The electric implosion now brings oral and tribal ear-culture to the literate West. McLuhan (1964, p. 50)

When McLuhan wrote this line he was probably thinking about television and other electric media of his day but in light of the emergence of cell phones it takes on added meaning. McLuhan would probably suggest that the reason that the cell phone is even more ubiquitous in some Latin American nations like Brazil and some Asian nations like Korea and Japan than it is in North America and Europe is because they are closer to their oral roots than the industrialized nations. Who knows this probe may even be correct.The content of the cell phone is the spoken and written word, hence the cell phone extends the ear, the voice, the spoken word, the written word and the mind, but it also extends the telephone system through radio transmission.
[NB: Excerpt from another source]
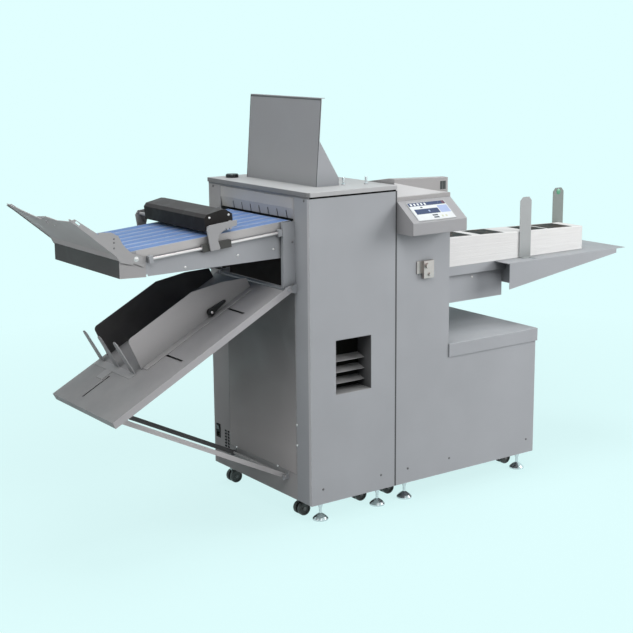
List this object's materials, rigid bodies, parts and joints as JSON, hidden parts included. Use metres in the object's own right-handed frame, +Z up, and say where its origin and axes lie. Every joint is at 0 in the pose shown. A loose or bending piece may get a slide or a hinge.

There is a cascade from the mind to the spoken word to the transmitting cell phone to the receiving cell phone or telephone to the ear of the receiving party.We can gain an insight to the cultural and social effects of the cell phone by making use of McLuhan’s Laws of Media which state that every technology and every medium enhance some function, obsolesces the previous way of achieving that function, retrieves something from the past and flips into its opposite. The cell phone enhances the mobility of telephone communication and its accessibility, obsolesces the landline, retrieves nomadic existence, and reverses into a lack of privacy.